WHAT TO PRODUCE
Reproduce the lines from the one bearing "for name, shape" through the one bearing "before = set(bpy.data.objects)", inclusive. Copy them exactly; include no other line.

RECORDS TO USE
┄┄┄┄┄┄┄┄┄┄┄┄┄┄┄┄┄┄┄┄
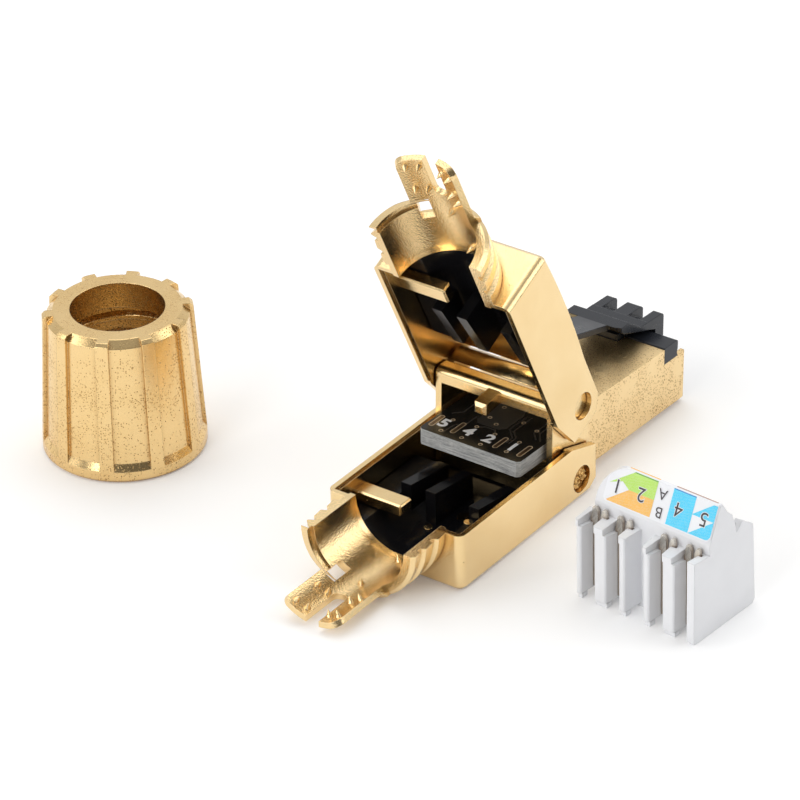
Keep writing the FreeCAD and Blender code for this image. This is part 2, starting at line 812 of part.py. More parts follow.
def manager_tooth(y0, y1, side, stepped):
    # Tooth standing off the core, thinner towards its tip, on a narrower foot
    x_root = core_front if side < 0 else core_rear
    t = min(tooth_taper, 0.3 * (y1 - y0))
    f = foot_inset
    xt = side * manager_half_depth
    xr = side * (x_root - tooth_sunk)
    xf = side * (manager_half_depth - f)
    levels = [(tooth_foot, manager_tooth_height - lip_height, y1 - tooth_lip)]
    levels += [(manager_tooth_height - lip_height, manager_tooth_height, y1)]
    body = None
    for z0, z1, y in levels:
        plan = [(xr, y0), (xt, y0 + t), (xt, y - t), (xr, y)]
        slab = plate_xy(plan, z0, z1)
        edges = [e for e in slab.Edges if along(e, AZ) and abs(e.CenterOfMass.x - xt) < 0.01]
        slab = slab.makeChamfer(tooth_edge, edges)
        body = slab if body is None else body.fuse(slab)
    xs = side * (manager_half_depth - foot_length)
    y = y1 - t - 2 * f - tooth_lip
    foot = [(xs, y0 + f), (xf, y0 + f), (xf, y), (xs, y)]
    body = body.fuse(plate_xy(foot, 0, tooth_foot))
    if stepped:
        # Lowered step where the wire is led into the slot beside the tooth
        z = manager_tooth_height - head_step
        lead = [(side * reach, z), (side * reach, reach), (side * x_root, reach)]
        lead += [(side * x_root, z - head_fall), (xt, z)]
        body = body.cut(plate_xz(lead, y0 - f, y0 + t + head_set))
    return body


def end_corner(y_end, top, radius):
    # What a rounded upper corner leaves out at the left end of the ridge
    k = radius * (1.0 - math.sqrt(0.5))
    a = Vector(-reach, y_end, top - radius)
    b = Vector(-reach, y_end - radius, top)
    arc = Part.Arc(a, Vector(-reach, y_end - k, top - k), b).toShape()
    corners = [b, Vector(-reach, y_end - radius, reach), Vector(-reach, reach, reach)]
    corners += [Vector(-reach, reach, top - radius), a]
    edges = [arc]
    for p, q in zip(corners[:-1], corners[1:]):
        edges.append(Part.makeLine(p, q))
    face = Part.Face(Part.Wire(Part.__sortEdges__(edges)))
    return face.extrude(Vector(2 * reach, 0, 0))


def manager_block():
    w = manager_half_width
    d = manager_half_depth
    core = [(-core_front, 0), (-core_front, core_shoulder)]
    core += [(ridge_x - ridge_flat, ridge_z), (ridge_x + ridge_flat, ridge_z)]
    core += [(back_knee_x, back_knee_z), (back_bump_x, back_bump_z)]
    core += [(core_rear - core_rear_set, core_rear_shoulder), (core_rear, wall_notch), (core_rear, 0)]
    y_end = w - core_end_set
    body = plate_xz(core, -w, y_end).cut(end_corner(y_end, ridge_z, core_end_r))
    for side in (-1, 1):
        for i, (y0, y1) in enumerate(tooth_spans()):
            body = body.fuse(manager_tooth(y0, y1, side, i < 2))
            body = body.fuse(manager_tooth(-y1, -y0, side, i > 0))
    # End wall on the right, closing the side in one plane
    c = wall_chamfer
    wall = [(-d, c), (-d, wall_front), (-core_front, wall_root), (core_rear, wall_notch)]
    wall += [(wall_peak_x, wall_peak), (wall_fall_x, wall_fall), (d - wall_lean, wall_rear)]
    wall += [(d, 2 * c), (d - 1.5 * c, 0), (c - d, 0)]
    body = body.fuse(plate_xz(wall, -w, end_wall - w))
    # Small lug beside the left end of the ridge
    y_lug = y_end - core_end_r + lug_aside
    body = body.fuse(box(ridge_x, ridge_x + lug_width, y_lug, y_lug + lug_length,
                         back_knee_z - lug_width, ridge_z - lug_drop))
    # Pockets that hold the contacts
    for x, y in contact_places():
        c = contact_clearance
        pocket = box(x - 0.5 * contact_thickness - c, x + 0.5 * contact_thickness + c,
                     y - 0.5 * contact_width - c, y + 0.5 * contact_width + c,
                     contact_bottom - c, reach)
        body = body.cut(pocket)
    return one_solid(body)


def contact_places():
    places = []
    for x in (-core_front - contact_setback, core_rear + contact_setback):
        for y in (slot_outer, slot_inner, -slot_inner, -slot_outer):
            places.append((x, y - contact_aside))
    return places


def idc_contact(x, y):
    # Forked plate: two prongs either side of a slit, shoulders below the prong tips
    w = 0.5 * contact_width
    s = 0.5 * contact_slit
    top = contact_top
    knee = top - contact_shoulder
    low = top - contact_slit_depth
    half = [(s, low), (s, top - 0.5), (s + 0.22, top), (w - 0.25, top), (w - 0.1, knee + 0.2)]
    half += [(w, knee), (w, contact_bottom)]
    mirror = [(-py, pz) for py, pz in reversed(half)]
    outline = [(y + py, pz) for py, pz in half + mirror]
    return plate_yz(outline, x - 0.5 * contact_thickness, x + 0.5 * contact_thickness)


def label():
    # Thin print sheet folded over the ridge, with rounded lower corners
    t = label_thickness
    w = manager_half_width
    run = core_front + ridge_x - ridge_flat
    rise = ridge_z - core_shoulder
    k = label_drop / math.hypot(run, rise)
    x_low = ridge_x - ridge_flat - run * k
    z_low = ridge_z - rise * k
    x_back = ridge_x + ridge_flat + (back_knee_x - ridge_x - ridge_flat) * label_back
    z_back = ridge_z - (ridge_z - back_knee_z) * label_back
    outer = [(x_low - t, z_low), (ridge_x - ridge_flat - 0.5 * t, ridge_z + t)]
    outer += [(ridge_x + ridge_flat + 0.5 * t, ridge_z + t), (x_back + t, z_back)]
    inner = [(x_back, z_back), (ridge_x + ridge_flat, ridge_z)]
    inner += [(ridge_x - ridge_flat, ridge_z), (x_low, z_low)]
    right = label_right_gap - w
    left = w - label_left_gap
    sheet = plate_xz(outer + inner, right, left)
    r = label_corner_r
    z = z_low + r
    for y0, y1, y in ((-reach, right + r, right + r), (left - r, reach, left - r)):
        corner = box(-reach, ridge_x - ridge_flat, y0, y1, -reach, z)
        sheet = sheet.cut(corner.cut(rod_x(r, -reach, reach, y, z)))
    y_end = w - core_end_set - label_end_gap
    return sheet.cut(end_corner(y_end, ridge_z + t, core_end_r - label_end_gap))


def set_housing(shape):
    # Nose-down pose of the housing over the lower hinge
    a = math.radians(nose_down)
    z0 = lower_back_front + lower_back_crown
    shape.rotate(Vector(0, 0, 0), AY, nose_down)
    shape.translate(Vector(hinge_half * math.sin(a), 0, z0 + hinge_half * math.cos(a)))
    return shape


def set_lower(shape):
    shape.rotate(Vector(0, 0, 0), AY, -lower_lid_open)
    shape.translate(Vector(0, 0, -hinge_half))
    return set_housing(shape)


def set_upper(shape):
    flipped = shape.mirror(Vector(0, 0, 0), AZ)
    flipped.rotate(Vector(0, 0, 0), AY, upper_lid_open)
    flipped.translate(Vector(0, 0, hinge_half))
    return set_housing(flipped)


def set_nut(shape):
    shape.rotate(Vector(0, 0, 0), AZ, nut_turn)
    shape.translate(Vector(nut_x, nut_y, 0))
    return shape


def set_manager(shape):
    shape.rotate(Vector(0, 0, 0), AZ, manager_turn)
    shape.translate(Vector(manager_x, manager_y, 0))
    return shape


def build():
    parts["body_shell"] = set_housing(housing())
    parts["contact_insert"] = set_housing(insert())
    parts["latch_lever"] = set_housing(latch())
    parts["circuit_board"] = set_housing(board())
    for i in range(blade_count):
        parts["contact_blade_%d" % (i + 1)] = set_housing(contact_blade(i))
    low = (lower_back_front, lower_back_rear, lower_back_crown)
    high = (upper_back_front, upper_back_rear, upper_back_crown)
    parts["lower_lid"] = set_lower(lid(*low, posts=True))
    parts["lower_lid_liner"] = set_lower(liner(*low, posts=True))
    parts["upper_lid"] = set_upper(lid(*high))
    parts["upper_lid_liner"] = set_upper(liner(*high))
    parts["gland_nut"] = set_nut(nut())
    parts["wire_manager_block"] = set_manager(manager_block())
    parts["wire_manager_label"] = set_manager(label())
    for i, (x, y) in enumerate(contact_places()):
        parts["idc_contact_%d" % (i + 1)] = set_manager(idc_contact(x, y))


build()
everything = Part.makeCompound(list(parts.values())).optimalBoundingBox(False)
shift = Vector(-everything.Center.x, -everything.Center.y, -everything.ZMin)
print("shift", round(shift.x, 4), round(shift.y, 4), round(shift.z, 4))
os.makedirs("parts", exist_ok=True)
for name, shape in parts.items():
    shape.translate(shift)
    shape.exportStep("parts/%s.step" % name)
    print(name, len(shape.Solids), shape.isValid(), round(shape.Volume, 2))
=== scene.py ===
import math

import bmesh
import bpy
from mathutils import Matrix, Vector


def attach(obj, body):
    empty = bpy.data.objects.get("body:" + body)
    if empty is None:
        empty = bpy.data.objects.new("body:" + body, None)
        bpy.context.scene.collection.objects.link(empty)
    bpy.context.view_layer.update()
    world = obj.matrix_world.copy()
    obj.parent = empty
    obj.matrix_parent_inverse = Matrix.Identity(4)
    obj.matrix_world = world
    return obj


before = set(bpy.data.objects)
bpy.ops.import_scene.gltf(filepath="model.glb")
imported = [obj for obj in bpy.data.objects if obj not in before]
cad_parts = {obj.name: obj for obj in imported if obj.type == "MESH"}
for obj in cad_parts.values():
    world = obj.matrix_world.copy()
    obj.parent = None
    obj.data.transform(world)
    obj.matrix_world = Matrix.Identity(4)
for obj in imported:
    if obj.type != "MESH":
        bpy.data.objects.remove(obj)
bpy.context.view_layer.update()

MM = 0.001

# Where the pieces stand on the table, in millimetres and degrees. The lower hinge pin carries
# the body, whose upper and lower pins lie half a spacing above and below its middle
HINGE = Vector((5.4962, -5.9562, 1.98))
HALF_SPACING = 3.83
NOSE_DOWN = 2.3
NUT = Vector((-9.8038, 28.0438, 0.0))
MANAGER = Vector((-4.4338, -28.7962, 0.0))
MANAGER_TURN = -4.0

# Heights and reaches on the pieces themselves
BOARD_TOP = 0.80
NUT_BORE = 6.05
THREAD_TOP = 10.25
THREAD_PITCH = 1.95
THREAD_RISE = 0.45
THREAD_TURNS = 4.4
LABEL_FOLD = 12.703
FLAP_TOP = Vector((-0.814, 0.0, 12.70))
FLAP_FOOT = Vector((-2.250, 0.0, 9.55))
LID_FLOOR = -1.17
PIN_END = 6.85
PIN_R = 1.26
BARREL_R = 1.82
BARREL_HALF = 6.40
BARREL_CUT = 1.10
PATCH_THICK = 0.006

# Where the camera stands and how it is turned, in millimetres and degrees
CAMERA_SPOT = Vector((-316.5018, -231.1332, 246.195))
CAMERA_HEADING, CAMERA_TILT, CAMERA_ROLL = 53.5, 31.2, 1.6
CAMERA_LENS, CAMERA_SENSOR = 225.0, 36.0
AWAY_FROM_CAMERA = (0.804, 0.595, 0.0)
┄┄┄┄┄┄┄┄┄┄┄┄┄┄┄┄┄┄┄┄
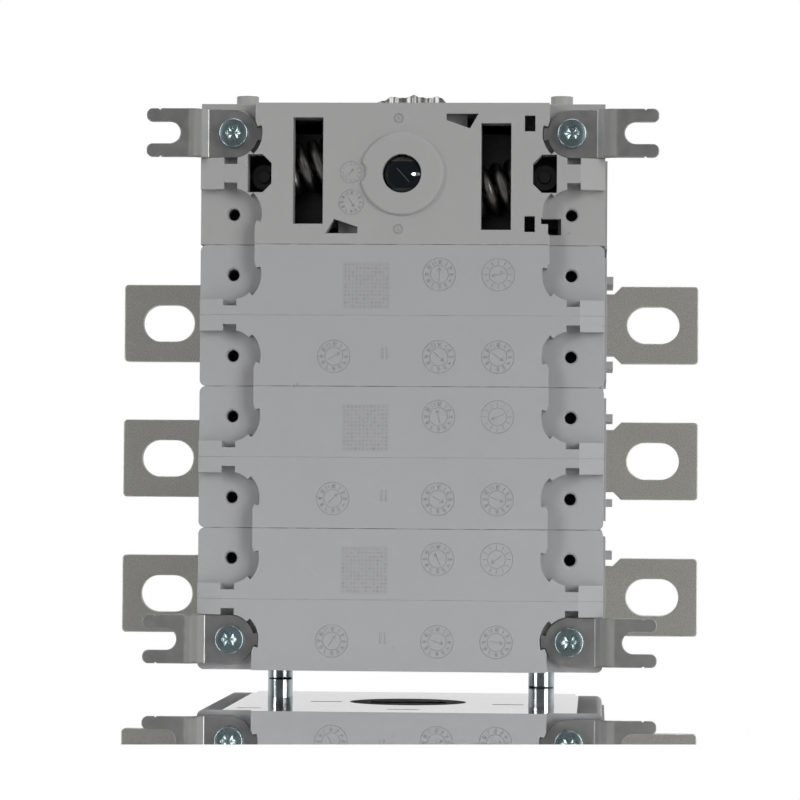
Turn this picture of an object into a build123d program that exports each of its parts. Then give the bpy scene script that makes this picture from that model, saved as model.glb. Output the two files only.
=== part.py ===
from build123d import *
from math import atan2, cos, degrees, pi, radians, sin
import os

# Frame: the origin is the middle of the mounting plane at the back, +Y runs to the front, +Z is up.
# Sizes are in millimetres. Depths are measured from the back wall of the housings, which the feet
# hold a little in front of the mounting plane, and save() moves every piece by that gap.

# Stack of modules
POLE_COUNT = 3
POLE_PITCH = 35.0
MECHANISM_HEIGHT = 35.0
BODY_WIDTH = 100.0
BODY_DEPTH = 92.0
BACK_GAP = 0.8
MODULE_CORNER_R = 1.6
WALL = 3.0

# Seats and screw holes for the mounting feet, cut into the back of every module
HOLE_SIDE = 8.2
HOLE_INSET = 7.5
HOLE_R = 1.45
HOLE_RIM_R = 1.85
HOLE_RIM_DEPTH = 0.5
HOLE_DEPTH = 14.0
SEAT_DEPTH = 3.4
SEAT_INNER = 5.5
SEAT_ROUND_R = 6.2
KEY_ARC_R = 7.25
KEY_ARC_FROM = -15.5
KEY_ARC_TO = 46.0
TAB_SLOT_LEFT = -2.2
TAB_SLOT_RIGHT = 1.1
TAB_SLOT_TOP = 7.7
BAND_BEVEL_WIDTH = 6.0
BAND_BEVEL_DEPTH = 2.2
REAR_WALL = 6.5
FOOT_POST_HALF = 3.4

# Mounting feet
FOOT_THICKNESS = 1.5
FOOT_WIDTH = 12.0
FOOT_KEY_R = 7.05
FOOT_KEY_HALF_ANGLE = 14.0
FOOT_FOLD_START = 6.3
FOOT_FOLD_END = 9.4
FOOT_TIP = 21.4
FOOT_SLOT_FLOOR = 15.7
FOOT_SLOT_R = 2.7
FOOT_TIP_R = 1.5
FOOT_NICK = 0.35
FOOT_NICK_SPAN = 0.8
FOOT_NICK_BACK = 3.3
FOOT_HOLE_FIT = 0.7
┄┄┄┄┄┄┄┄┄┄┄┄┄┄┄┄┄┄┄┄
FULL RESPONSE
for name, shape in parts.items():
    shape.translate(shift)
    shape.exportStep("parts/%s.step" % name)
    print(name, len(shape.Solids), shape.isValid(), round(shape.Volume, 2))
=== scene.py ===
import math

import bmesh
import bpy
from mathutils import Matrix, Vector


def attach(obj, body):
    empty = bpy.data.objects.get("body:" + body)
    if empty is None:
        empty = bpy.data.objects.new("body:" + body, None)
        bpy.context.scene.collection.objects.link(empty)
    bpy.context.view_layer.update()
    world = obj.matrix_world.copy()
    obj.parent = empty
    obj.matrix_parent_inverse = Matrix.Identity(4)
    obj.matrix_world = world
    return obj


before = set(bpy.data.objects)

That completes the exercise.